To do: Copy the data exactly from the line that contains "(outer_corner, -half)), corner_chamfer)" through the line that contains "bpy.data.objects.remove(obj)", keeping both end lines and leaving out everything else.

Supplied information:
⁂

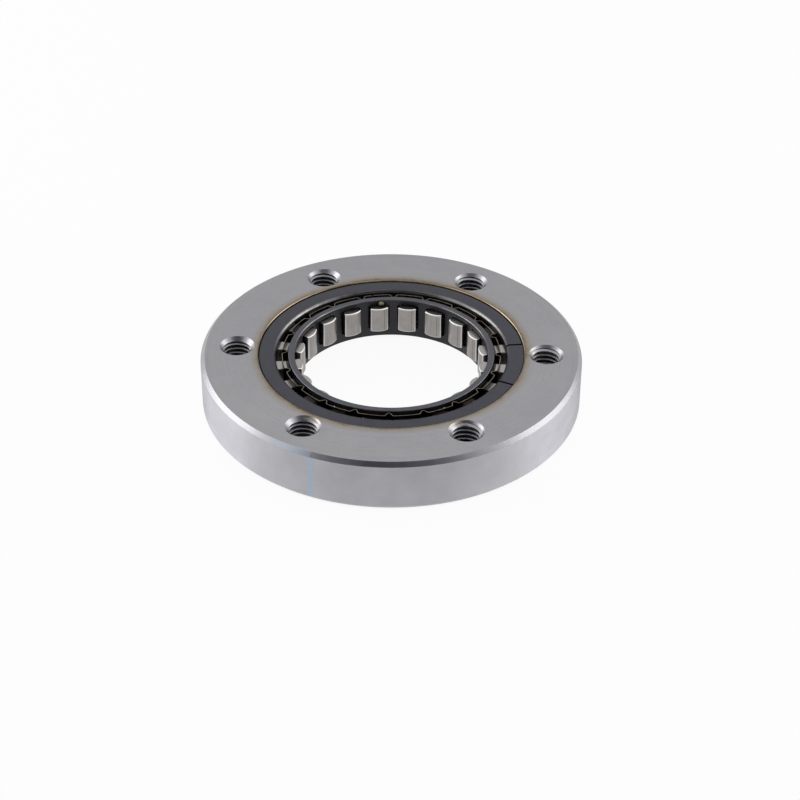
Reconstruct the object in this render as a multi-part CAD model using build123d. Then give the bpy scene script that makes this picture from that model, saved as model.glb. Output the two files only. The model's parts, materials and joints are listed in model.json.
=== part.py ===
from build123d import *

import math
import os

# A flanged sprag clutch: a bolt-on outer ring, with a cage unit of tilting sprags in its bore.
# Units are millimetres. The origin is the centre of the ring's lower face. +Z is the clutch's axis,
# towards the face that the cage's flange lies in. Angles are in degrees from +X.

# ---- races: radial sizes count outwards from the hub ------------------------------------------------
hub_diameter = 45.0  # the shaft that the sprags grip, which is not part of the clutch
race_annulus = 9.23  # radial space between the hub and the race in the ring's bore

# ---- outer ring ---------------------------------------------------------------------------------------
ring_height = 13.7
bolt_circle_margin = 5.5  # radial, from the flange's pocket to the bolt circle
rim_margin = 9.0  # radial, from the bolt circle to the ring's outside
bolt_count = 6
tapping_diameter = 6.8  # for M8 threads
countersink_diameter = 8.8
upper_rim_chamfer = 1.05
lower_rim_chamfer = 1.2
race_lead_in = 0.6  # chamfer on the race's lower edge

# ---- sprags -------------------------------------------------------------------------------------------
sprag_count = 20
first_sprag_angle = 10.5
sprag_length = 6.9
sprag_rise = 0.4  # how far the sprags' middle lies above the cages' middle
sprag_head_width = 4.85
sprag_waist_width = 3.3
outer_cam_radius = 3.4
inner_cam_radius = 4.6
cam_offset = 0.45  # the inner cam's centre lies this far to one side, which makes the sprag wedge
free_reach = 0.145  # how far the tips stand inside the hub's surface while no hub is fitted
race_clearance = 0.05
nose_radius = 1.2  # the corner of the inner head that never touches the hub
heel_chamfer = 0.45  # the inner head's other corner
corner_chamfer = 0.35  # the outer head's corners

# ---- pressed cages ------------------------------------------------------------------------------------
outer_cage_thickness = 1.2
inner_cage_thickness = 1.6
cage_height = 11.0
outer_cage_gap = 1.45  # from the race to the outer cage's wall
inner_cage_gap = 1.9  # from the hub to the inner cage's wall
bend_chamfer = 0.6  # the outside of the bend between the outer cage's wall and its flange
flange_overlap = 1.52  # how far the flange reaches past the race
flange_recess = 0.4  # from the ring's upper face down to the flange
pocket_clearance = 0.25  # round the flange
seat_clearance = 0.05  # under the flange
outer_window_clearance = 0.65  # on each side of a sprag's head
inner_window_clearance = 0.4
outer_window_end_gap = 0.25  # above and below a sprag
inner_window_end_gap = 0.6

# ---- drag tab in the outer cage's flange, between two slits -------------------------------------------
tab_span = 32.0
tab_sprag_offset = -1  # the tab's middle is at this sprag, counted from the first
tab_set = 0.12  # how far the tab is sprung out past the flange
slit_width = 0.35

# ---- ribbon spring ------------------------------------------------------------------------------------
ribbon_thickness = 0.25
ribbon_inset = 0.5  # from the cages' ends to the ribbon's edges
ribbon_gap = 0.6  # from the outer cage's wall to the ribbon
ribbon_window_clearance = 0.6  # on each side of a sprag's waist
ribbon_window_end_gap = 0.15
crimp_gap = 0.85  # from the inner cage to the tips of the crimps
crimp_foot_width = 2.5
crimp_tip_width = 0.8
end_slot = 0.3  # between the ribbon's two ends
hook_width = 1.5
hook_reach = 0.35  # how far the hook comes short of the inner cage's inner face
hook_rise = 0.17  # from the sprag's end up to the hook

# ---- sizes that follow from the ones above -------------------------------------------------------------
pitch_angle = 360 / sprag_count

hub_radius = hub_diameter / 2
race_radius = hub_radius + race_annulus
flange_radius = race_radius + flange_overlap
pocket_radius = flange_radius + pocket_clearance
bolt_circle_radius = pocket_radius + bolt_circle_margin
ring_radius = bolt_circle_radius + rim_margin

flange_top = ring_height - flange_recess
flange_underside = flange_top - outer_cage_thickness
pocket_floor = flange_underside - seat_clearance
cage_bottom = flange_top - cage_height
cage_middle = (flange_top + cage_bottom) / 2

outer_wall_outside = race_radius - outer_cage_gap
outer_wall_inside = outer_wall_outside - outer_cage_thickness
inner_wall_inside = hub_radius + inner_cage_gap
inner_wall_outside = inner_wall_inside + inner_cage_thickness

pivot_radius = race_radius - race_clearance - outer_cam_radius
sprag_tip_radius = hub_radius - free_reach
inner_cam_centre = math.sqrt((sprag_tip_radius + inner_cam_radius) ** 2 - cam_offset**2)
sprag_middle = cage_middle + sprag_rise
sprag_top = sprag_middle + sprag_length / 2

ribbon_outside = outer_wall_inside - ribbon_gap
ribbon_inside = ribbon_outside - ribbon_thickness
ribbon_height = cage_height - 2 * ribbon_inset
crimp_tip_radius = inner_wall_outside + crimp_gap


def section(points):
    """A flat section in the plane through the axis, from radius and height pairs."""
    return make_face(Polyline(*points, close=True))


def turned(flat_section, angle=360.0):
    """The solid that a section sweeps about the clutch's axis, starting at +X."""
    return revolve(Plane.XZ * flat_section, Axis.Z, angle)


def corners(flat_section, *points):
    """The section's corners that lie at the given points."""
    return [flat_section.vertices().sort_by_distance((*point, 0))[0] for point in points]


def around(shape, angle):
    """The shape turned about the clutch's axis."""
    return Rot(0, 0, angle) * shape


def sprag_angle(number):
    return first_sprag_angle + number * pitch_angle


def window_cutter(inside, outside, width, height):
    """A window through a cage's wall at +X, as the solid that cuts it."""
    margin = 0.3
    face_plane = Plane(origin=(inside - margin, 0, sprag_middle), x_dir=(0, 1, 0), z_dir=(1, 0, 0))
    return extrude(face_plane * Rectangle(width, height), outside - inside + 2 * margin)


def threaded_hole():
    """One of the ring's tapped holes, at its tapping size, countersunk in the upper face."""
    core = tapping_diameter / 2
    mouth = countersink_diameter / 2
    points = [(0, 0), (core, 0), (core, ring_height - mouth + core), (mouth, ring_height), (0, ring_height)]
    return Pos(bolt_circle_radius, 0, 0) * turned(section(points))


def housing():
    """The outer ring: hardened race, pocket for the cage's flange, chamfered rim and bolt holes."""
    points = [
        (race_radius + race_lead_in, 0),
        (ring_radius - lower_rim_chamfer, 0),
        (ring_radius, lower_rim_chamfer),
        (ring_radius, ring_height - upper_rim_chamfer),
        (ring_radius - upper_rim_chamfer, ring_height),
        (pocket_radius, ring_height),
        (pocket_radius, pocket_floor),
        (race_radius, pocket_floor),
        (race_radius, race_lead_in),
    ]
    holes = [around(threaded_hole(), number * 360 / bolt_count) for number in range(bolt_count)]
    return turned(section(points)) - holes


def outer_cage():
    """The outer cage: a pressed wall with a window for each sprag, and a flange with a drag tab."""
    points = [
        (outer_wall_inside, cage_bottom),
        (outer_wall_outside, cage_bottom),
        (outer_wall_outside, flange_underside),
        (flange_radius, flange_underside),
        (flange_radius, flange_top),
        (outer_wall_inside, flange_top),
    ]
    profile = section(points)
    profile = chamfer(corners(profile, points[5]), bend_chamfer)
    tab_middle = sprag_angle(tab_sprag_offset)
    tab_edge = section(
        [
            (flange_radius - outer_cage_thickness, flange_underside),
            (flange_radius + tab_set, flange_underside),
            (flange_radius + tab_set, flange_top),
            (flange_radius - outer_cage_thickness, flange_top),
        ]
    )
    cage = turned(profile) + around(turned(tab_edge, tab_span), tab_middle - tab_span / 2)

    window_width = sprag_head_width + 2 * outer_window_clearance
    window_height = sprag_length + 2 * outer_window_end_gap
    window = window_cutter(outer_wall_inside, outer_wall_outside, window_width, window_height)
    windows = [around(window, sprag_angle(number)) for number in range(sprag_count)]

    slit_bottom = sprag_middle + window_height / 2 - slit_width
    slit = Pos(outer_wall_inside - 1, 0, slit_bottom) * Box(
        flange_radius + tab_set - outer_wall_inside + 2,
        slit_width,
        flange_top - slit_bottom + 1,
        align=(Align.MIN, Align.CENTER, Align.MIN),
    )
    slits = [around(slit, tab_middle + side * tab_span / 2) for side in (-1, 1)]
    return cage - windows - slits


def inner_cage():
    """The inner cage: a plain ring with one window for each sprag."""
    points = [
        (inner_wall_inside, cage_bottom),
        (inner_wall_outside, cage_bottom),
        (inner_wall_outside, flange_top),
        (inner_wall_inside, flange_top),
    ]
    window_width = sprag_head_width + 2 * inner_window_clearance
    window_height = sprag_length + 2 * inner_window_end_gap
    window = window_cutter(inner_wall_inside, inner_wall_outside, window_width, window_height)
    windows = [around(window, sprag_angle(number)) for number in range(sprag_count)]
    return turned(section(points)) - windows


def crimp(outwards):
    """The outline of one inward crimp at +X, its foot carried past the ribbon by the given length."""
    slope = (crimp_foot_width - crimp_tip_width) / 2 / (ribbon_outside - crimp_tip_radius)
    foot = crimp_foot_width / 2 + slope * outwards
    tip = crimp_tip_width / 2
    points = [
        (ribbon_outside + outwards, -foot),
        (ribbon_outside + outwards, foot),
        (crimp_tip_radius, tip),
        (crimp_tip_radius, -tip),
    ]
    return make_face(Polyline(*points, close=True))


def ribbon_hook():
    """The hook at one end of the ribbon, which reaches through the inner cage above a sprag."""
    tip = inner_wall_inside + hook_reach
    blade = Box(
        ribbon_outside - tip - ribbon_thickness / 2,
        hook_width,
        ribbon_thickness,
        align=(Align.MIN, Align.CENTER, Align.MIN),
    )
    blade = fillet(blade.edges().filter_by(Axis.Z).group_by(Axis.X)[0], hook_width / 3)
    return Pos(tip, 0, sprag_top + hook_rise) * blade


def ribbon_spring():
    """The ribbon spring: a windowed strip between the cages, crimped inwards between the sprags."""
    outer_crimp = crimp(0.1)
    inner_crimp = offset(crimp(1.0), -ribbon_thickness)
    crimp_angles = [sprag_angle(number) + pitch_angle / 2 for number in range(sprag_count)]
    strip = Circle(ribbon_outside) - Circle(ribbon_inside)
    strip = strip + [around(outer_crimp, angle) for angle in crimp_angles]
    strip = strip - [around(inner_crimp, angle) for angle in crimp_angles]
    strip = strip & Circle(ribbon_outside)
    ribbon = Pos(0, 0, cage_bottom + ribbon_inset) * extrude(strip, ribbon_height)

    window_width = sprag_waist_width + 2 * ribbon_window_clearance
    window_height = sprag_length + 2 * ribbon_window_end_gap
    window = window_cutter(ribbon_inside, ribbon_outside, window_width, window_height)
    ribbon = ribbon - [around(window, sprag_angle(number)) for number in range(sprag_count)]

    hook_sprag = sprag_count // 4
    slot_angle = sprag_angle(hook_sprag) + math.degrees((hook_width + end_slot) / 2 / ribbon_inside) + 1
    slot = Pos(ribbon_inside, 0, cage_middle) * Box(2, end_slot, cage_height)
    return ribbon + around(ribbon_hook(), sprag_angle(hook_sprag)) - around(slot, slot_angle)


def sprag():
    """A sprag at +X: two cams on offset centres, joined by a waist that passes through the ribbon."""
    half = sprag_head_width / 2
    outer_corner = pivot_radius + math.sqrt(outer_cam_radius**2 - half**2)
    nose_corner = inner_cam_centre - math.sqrt(inner_cam_radius**2 - (half + cam_offset) ** 2)
    heel_corner = inner_cam_centre - math.sqrt(inner_cam_radius**2 - (half - cam_offset) ** 2)
    waist = sprag_waist_width / 2
    outer_cam = ThreePointArc(
        (outer_corner, -half), (pivot_radius + outer_cam_radius, 0), (outer_corner, half)
    )
    inner_cam = ThreePointArc(
        (heel_corner, half), (inner_cam_centre - inner_cam_radius, cam_offset), (nose_corner, -half)
    )
    heel_side = Polyline((outer_corner, half), (pivot_radius, waist), (heel_corner, half))
    nose_side = Polyline((nose_corner, -half), (pivot_radius, -waist), (outer_corner, -half))
    profile = make_face([outer_cam, heel_side, inner_cam, nose_side])
    profile = chamfer(corners(profile, (outer_corner, half), (outer_corner, -half)), corner_chamfer)
    profile = chamfer(corners(profile, (heel_corner, half)), heel_chamfer)
    profile = fillet(corners(profile, (nose_corner, -half)), nose_radius)
    return Pos(0, 0, sprag_middle - sprag_length / 2) * extrude(profile, sprag_length)


os.makedirs("parts", exist_ok=True)
export_step(housing(), "parts/housing.step")
export_step(outer_cage(), "parts/outer_cage.step")
export_step(inner_cage(), "parts/inner_cage.step")
export_step(ribbon_spring(), "parts/ribbon_spring.step")
one_sprag = sprag()
for number in range(sprag_count):
    export_step(around(one_sprag, sprag_angle(number)), f"parts/sprag_{number + 1:02d}.step")
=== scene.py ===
# %% [markdown]
# # A flanged sprag clutch
#
# The real thing is a steel ring, bolted to a flywheel, with a unit of twenty sprags in its bore. The solid
# model already fixes every size and joint, so this lesson makes the same pieces again with the detail that
# a camera sees: rolled edges, tapped threads, bent sheet and the marks that turning, phosphating and
# tempering leave. Everything is in metres, in the solid model's own frame, with the clutch's axis along Z.

import json
import math

import bmesh
import bpy
from mathutils import Matrix, Vector

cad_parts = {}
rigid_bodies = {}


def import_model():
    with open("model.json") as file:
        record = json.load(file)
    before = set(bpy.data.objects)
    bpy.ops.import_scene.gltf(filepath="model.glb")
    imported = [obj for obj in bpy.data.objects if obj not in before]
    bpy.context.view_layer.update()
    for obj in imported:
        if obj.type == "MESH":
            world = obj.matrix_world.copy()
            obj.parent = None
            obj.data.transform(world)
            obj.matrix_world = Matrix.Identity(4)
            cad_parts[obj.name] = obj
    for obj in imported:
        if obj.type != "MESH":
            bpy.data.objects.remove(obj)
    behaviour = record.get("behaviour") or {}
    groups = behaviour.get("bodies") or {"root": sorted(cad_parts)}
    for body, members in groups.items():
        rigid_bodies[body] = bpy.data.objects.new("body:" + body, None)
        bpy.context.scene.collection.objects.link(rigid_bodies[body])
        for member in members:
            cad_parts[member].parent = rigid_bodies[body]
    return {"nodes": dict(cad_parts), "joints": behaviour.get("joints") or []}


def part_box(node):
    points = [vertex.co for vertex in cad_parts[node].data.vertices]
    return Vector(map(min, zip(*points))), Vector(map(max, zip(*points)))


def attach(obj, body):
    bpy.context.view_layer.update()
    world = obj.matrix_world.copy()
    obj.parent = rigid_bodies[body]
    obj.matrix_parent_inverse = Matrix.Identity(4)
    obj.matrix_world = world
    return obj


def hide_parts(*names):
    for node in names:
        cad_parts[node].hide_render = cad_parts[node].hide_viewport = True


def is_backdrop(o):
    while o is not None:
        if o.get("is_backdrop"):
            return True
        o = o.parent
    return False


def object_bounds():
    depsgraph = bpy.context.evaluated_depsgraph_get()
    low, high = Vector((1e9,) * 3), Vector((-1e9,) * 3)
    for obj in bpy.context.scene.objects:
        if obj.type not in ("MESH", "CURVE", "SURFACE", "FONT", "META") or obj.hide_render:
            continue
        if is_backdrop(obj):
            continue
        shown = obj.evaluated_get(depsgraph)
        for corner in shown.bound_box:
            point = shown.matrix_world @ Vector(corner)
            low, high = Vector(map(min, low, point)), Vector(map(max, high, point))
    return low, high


bpy.ops.object.select_all(action="SELECT")
bpy.ops.object.delete()
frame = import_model()
solid_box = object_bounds()
print("solid model:", [round(high - low, 5) for low, high in zip(*solid_box)])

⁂

Full answer:
    profile = chamfer(corners(profile, (outer_corner, half), (outer_corner, -half)), corner_chamfer)
    profile = chamfer(corners(profile, (heel_corner, half)), heel_chamfer)
    profile = fillet(corners(profile, (nose_corner, -half)), nose_radius)
    return Pos(0, 0, sprag_middle - sprag_length / 2) * extrude(profile, sprag_length)


os.makedirs("parts", exist_ok=True)
export_step(housing(), "parts/housing.step")
export_step(outer_cage(), "parts/outer_cage.step")
export_step(inner_cage(), "parts/inner_cage.step")
export_step(ribbon_spring(), "parts/ribbon_spring.step")
one_sprag = sprag()
for number in range(sprag_count):
    export_step(around(one_sprag, sprag_angle(number)), f"parts/sprag_{number + 1:02d}.step")
=== scene.py ===
# %% [markdown]
# # A flanged sprag clutch
#
# The real thing is a steel ring, bolted to a flywheel, with a unit of twenty sprags in its bore. The solid
# model already fixes every size and joint, so this lesson makes the same pieces again with the detail that
# a camera sees: rolled edges, tapped threads, bent sheet and the marks that turning, phosphating and
# tempering leave. Everything is in metres, in the solid model's own frame, with the clutch's axis along Z.

import json
import math

import bmesh
import bpy
from mathutils import Matrix, Vector

cad_parts = {}
rigid_bodies = {}


def import_model():
    with open("model.json") as file:
        record = json.load(file)
    before = set(bpy.data.objects)
    bpy.ops.import_scene.gltf(filepath="model.glb")
    imported = [obj for obj in bpy.data.objects if obj not in before]
    bpy.context.view_layer.update()
    for obj in imported:
        if obj.type == "MESH":
            world = obj.matrix_world.copy()
            obj.parent = None
            obj.data.transform(world)
            obj.matrix_world = Matrix.Identity(4)
            cad_parts[obj.name] = obj
    for obj in imported:
        if obj.type != "MESH":
            bpy.data.objects.remove(obj)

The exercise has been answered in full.